> _RECORDED DATA_:

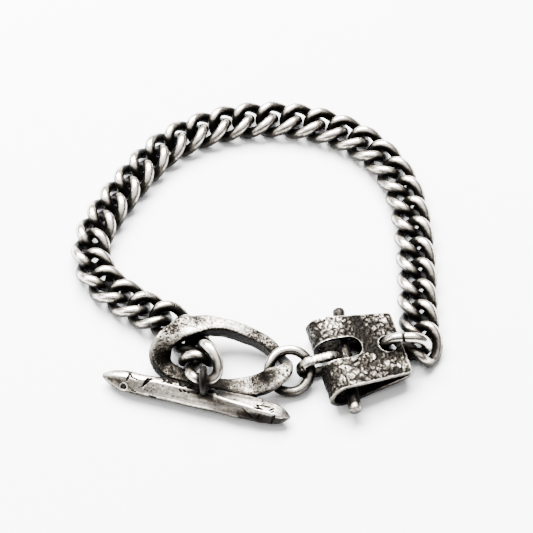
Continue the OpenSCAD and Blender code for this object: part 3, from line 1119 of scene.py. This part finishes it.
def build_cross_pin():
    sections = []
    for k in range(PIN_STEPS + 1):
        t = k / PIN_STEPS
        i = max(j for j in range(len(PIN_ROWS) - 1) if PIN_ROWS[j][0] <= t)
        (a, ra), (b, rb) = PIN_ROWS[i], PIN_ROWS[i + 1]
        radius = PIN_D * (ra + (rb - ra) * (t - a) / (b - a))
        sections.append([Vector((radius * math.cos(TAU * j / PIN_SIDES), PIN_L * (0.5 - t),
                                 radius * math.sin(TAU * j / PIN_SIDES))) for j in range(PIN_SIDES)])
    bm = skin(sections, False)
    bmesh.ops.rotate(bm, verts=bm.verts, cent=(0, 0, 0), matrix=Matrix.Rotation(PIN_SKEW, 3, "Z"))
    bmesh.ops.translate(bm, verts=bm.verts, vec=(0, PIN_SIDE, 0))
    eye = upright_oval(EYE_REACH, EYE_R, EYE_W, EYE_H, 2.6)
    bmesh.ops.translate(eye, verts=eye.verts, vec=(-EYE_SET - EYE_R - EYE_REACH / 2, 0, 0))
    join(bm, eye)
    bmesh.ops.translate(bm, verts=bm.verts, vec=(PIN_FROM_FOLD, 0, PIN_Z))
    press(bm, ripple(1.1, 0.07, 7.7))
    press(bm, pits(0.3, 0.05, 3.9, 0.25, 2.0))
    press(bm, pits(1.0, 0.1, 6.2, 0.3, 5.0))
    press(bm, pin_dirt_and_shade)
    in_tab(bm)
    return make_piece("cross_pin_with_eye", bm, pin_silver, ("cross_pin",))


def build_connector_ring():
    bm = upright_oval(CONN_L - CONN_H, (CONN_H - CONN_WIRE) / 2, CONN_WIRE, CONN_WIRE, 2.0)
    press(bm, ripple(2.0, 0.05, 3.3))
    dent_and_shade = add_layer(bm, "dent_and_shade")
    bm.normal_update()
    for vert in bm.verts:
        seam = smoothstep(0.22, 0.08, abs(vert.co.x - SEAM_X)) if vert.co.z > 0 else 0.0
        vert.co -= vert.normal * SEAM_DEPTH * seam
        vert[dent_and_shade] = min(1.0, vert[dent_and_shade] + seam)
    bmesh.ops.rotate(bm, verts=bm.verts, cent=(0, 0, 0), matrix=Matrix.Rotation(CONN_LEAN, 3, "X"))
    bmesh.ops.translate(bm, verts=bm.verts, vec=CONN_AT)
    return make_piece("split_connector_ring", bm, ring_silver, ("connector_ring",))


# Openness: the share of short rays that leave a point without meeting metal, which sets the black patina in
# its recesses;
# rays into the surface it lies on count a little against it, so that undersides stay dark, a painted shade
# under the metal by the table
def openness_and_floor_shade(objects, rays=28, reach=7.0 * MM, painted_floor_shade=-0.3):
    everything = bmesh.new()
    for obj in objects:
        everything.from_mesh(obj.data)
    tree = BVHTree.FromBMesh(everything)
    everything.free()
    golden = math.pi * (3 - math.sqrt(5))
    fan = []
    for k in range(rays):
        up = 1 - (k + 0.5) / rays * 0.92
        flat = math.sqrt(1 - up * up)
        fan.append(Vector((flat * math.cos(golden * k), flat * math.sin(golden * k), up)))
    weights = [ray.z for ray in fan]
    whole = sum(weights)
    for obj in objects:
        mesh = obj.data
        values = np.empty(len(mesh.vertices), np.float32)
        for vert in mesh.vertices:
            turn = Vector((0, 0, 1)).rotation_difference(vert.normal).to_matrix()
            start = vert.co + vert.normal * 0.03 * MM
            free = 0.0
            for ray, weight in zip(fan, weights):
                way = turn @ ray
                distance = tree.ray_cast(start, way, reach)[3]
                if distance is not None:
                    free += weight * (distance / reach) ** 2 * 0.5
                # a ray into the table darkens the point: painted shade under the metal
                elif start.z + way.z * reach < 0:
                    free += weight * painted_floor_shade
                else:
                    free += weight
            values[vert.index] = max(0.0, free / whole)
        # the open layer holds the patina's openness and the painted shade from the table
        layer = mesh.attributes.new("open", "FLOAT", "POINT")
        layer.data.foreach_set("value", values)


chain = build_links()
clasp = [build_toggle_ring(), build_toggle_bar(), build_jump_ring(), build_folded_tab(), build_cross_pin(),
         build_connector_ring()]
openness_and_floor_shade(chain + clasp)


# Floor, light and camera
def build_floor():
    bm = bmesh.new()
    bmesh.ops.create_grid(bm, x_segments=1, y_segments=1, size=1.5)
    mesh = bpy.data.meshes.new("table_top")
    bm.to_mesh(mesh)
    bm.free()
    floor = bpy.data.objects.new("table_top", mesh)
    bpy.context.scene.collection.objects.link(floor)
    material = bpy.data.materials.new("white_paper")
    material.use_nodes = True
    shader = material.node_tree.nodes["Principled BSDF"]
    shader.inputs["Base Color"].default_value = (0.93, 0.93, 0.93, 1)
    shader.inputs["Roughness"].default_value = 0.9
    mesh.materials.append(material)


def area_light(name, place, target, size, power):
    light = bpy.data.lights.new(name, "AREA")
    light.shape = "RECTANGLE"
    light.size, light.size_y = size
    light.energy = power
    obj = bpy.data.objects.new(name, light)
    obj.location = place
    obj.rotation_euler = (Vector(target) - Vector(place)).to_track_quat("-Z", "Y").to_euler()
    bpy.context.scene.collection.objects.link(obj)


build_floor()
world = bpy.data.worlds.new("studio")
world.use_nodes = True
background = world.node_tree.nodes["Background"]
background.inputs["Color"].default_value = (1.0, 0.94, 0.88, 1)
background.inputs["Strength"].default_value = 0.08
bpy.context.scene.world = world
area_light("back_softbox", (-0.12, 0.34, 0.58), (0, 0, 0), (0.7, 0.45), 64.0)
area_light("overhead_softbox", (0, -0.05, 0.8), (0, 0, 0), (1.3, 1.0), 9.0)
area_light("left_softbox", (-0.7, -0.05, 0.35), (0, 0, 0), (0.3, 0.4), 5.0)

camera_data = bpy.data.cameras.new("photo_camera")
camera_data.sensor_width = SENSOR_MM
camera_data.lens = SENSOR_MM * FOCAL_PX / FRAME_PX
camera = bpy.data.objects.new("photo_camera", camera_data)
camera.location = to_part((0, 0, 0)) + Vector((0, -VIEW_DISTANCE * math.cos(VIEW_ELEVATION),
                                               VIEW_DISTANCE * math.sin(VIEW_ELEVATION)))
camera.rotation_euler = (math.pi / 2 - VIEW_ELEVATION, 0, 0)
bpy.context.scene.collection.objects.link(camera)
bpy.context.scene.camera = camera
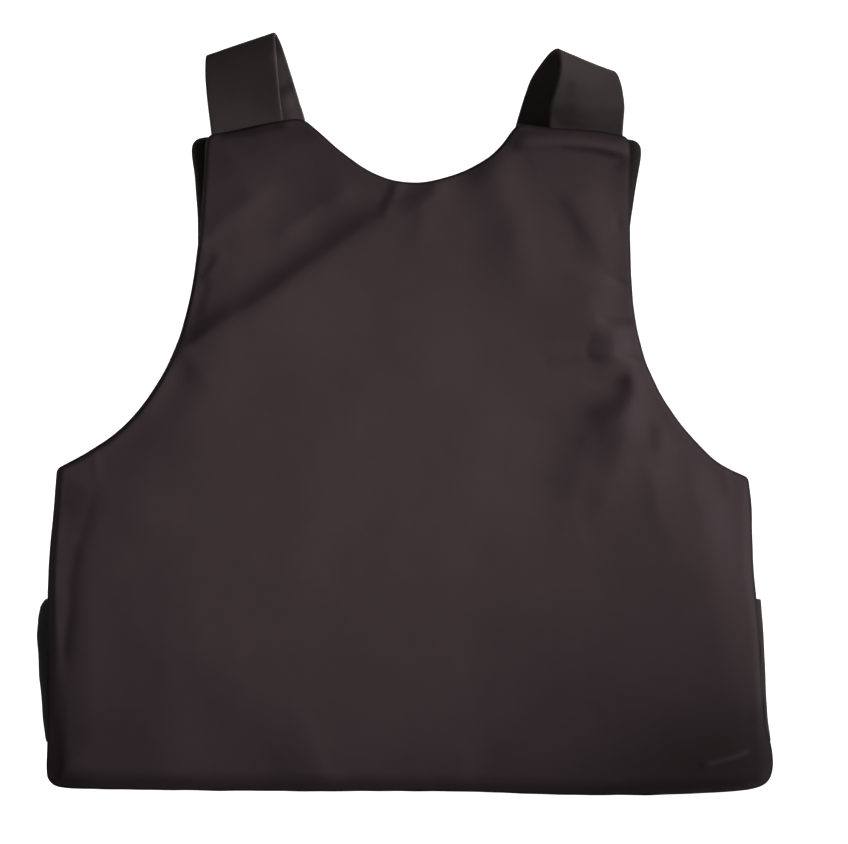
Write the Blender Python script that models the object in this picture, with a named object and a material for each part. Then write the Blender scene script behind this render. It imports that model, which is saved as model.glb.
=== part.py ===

> _YOUR OBJECTIVE_:
Repeat the entries exactly, all of them.

> _FINISHED TASK_:
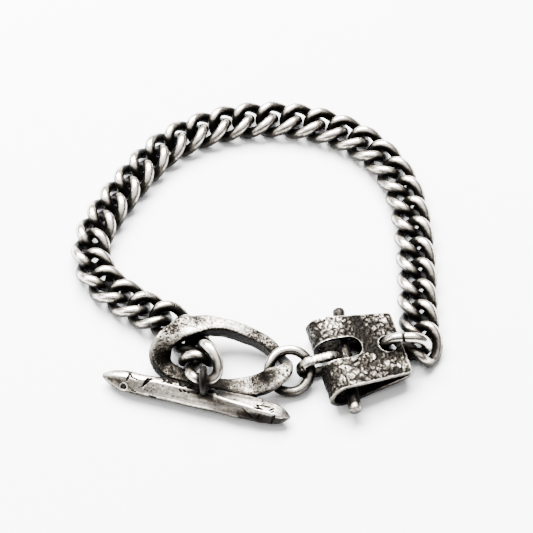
Continue the OpenSCAD and Blender code for this object: part 3, from line 1119 of scene.py. This part finishes it.
def build_cross_pin():
    sections = []
    for k in range(PIN_STEPS + 1):
        t = k / PIN_STEPS
        i = max(j for j in range(len(PIN_ROWS) - 1) if PIN_ROWS[j][0] <= t)
        (a, ra), (b, rb) = PIN_ROWS[i], PIN_ROWS[i + 1]
        radius = PIN_D * (ra + (rb - ra) * (t - a) / (b - a))
        sections.append([Vector((radius * math.cos(TAU * j / PIN_SIDES), PIN_L * (0.5 - t),
                                 radius * math.sin(TAU * j / PIN_SIDES))) for j in range(PIN_SIDES)])
    bm = skin(sections, False)
    bmesh.ops.rotate(bm, verts=bm.verts, cent=(0, 0, 0), matrix=Matrix.Rotation(PIN_SKEW, 3, "Z"))
    bmesh.ops.translate(bm, verts=bm.verts, vec=(0, PIN_SIDE, 0))
    eye = upright_oval(EYE_REACH, EYE_R, EYE_W, EYE_H, 2.6)
    bmesh.ops.translate(eye, verts=eye.verts, vec=(-EYE_SET - EYE_R - EYE_REACH / 2, 0, 0))
    join(bm, eye)
    bmesh.ops.translate(bm, verts=bm.verts, vec=(PIN_FROM_FOLD, 0, PIN_Z))
    press(bm, ripple(1.1, 0.07, 7.7))
    press(bm, pits(0.3, 0.05, 3.9, 0.25, 2.0))
    press(bm, pits(1.0, 0.1, 6.2, 0.3, 5.0))
    press(bm, pin_dirt_and_shade)
    in_tab(bm)
    return make_piece("cross_pin_with_eye", bm, pin_silver, ("cross_pin",))


def build_connector_ring():
    bm = upright_oval(CONN_L - CONN_H, (CONN_H - CONN_WIRE) / 2, CONN_WIRE, CONN_WIRE, 2.0)
    press(bm, ripple(2.0, 0.05, 3.3))
    dent_and_shade = add_layer(bm, "dent_and_shade")
    bm.normal_update()
    for vert in bm.verts:
        seam = smoothstep(0.22, 0.08, abs(vert.co.x - SEAM_X)) if vert.co.z > 0 else 0.0
        vert.co -= vert.normal * SEAM_DEPTH * seam
        vert[dent_and_shade] = min(1.0, vert[dent_and_shade] + seam)
    bmesh.ops.rotate(bm, verts=bm.verts, cent=(0, 0, 0), matrix=Matrix.Rotation(CONN_LEAN, 3, "X"))
    bmesh.ops.translate(bm, verts=bm.verts, vec=CONN_AT)
    return make_piece("split_connector_ring", bm, ring_silver, ("connector_ring",))


# Openness: the share of short rays that leave a point without meeting metal, which sets the black patina in
# its recesses;
# rays into the surface it lies on count a little against it, so that undersides stay dark, a painted shade
# under the metal by the table
def openness_and_floor_shade(objects, rays=28, reach=7.0 * MM, painted_floor_shade=-0.3):
    everything = bmesh.new()
    for obj in objects:
        everything.from_mesh(obj.data)
    tree = BVHTree.FromBMesh(everything)
    everything.free()
    golden = math.pi * (3 - math.sqrt(5))
    fan = []
    for k in range(rays):
        up = 1 - (k + 0.5) / rays * 0.92
        flat = math.sqrt(1 - up * up)
        fan.append(Vector((flat * math.cos(golden * k), flat * math.sin(golden * k), up)))
    weights = [ray.z for ray in fan]
    whole = sum(weights)
    for obj in objects:
        mesh = obj.data
        values = np.empty(len(mesh.vertices), np.float32)
        for vert in mesh.vertices:
            turn = Vector((0, 0, 1)).rotation_difference(vert.normal).to_matrix()
            start = vert.co + vert.normal * 0.03 * MM
            free = 0.0
            for ray, weight in zip(fan, weights):
                way = turn @ ray
                distance = tree.ray_cast(start, way, reach)[3]
                if distance is not None:
                    free += weight * (distance / reach) ** 2 * 0.5
                # a ray into the table darkens the point: painted shade under the metal
                elif start.z + way.z * reach < 0:
                    free += weight * painted_floor_shade
                else:
                    free += weight
            values[vert.index] = max(0.0, free / whole)
        # the open layer holds the patina's openness and the painted shade from the table
        layer = mesh.attributes.new("open", "FLOAT", "POINT")
        layer.data.foreach_set("value", values)


chain = build_links()
clasp = [build_toggle_ring(), build_toggle_bar(), build_jump_ring(), build_folded_tab(), build_cross_pin(),
         build_connector_ring()]
openness_and_floor_shade(chain + clasp)


# Floor, light and camera
def build_floor():
    bm = bmesh.new()
    bmesh.ops.create_grid(bm, x_segments=1, y_segments=1, size=1.5)
    mesh = bpy.data.meshes.new("table_top")
    bm.to_mesh(mesh)
    bm.free()
    floor = bpy.data.objects.new("table_top", mesh)
    bpy.context.scene.collection.objects.link(floor)
    material = bpy.data.materials.new("white_paper")
    material.use_nodes = True
    shader = material.node_tree.nodes["Principled BSDF"]
    shader.inputs["Base Color"].default_value = (0.93, 0.93, 0.93, 1)
    shader.inputs["Roughness"].default_value = 0.9
    mesh.materials.append(material)


def area_light(name, place, target, size, power):
    light = bpy.data.lights.new(name, "AREA")
    light.shape = "RECTANGLE"
    light.size, light.size_y = size
    light.energy = power
    obj = bpy.data.objects.new(name, light)
    obj.location = place
    obj.rotation_euler = (Vector(target) - Vector(place)).to_track_quat("-Z", "Y").to_euler()
    bpy.context.scene.collection.objects.link(obj)


build_floor()
world = bpy.data.worlds.new("studio")
world.use_nodes = True
background = world.node_tree.nodes["Background"]
background.inputs["Color"].default_value = (1.0, 0.94, 0.88, 1)
background.inputs["Strength"].default_value = 0.08
bpy.context.scene.world = world
area_light("back_softbox", (-0.12, 0.34, 0.58), (0, 0, 0), (0.7, 0.45), 64.0)
area_light("overhead_softbox", (0, -0.05, 0.8), (0, 0, 0), (1.3, 1.0), 9.0)
area_light("left_softbox", (-0.7, -0.05, 0.35), (0, 0, 0), (0.3, 0.4), 5.0)

camera_data = bpy.data.cameras.new("photo_camera")
camera_data.sensor_width = SENSOR_MM
camera_data.lens = SENSOR_MM * FOCAL_PX / FRAME_PX
camera = bpy.data.objects.new("photo_camera", camera_data)
camera.location = to_part((0, 0, 0)) + Vector((0, -VIEW_DISTANCE * math.cos(VIEW_ELEVATION),
                                               VIEW_DISTANCE * math.sin(VIEW_ELEVATION)))
camera.rotation_euler = (math.pi / 2 - VIEW_ELEVATION, 0, 0)
bpy.context.scene.collection.objects.link(camera)
bpy.context.scene.camera = camera
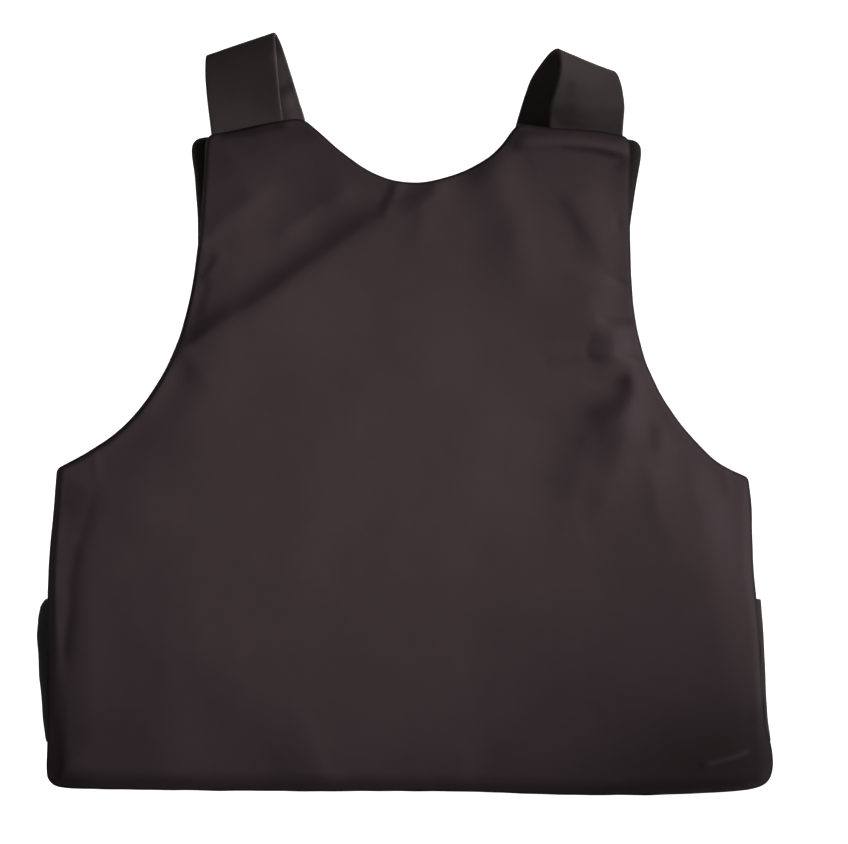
Write the Blender Python script that models the object in this picture, with a named object and a material for each part. Then write the Blender scene script behind this render. It imports that model, which is saved as model.glb.
=== part.py ===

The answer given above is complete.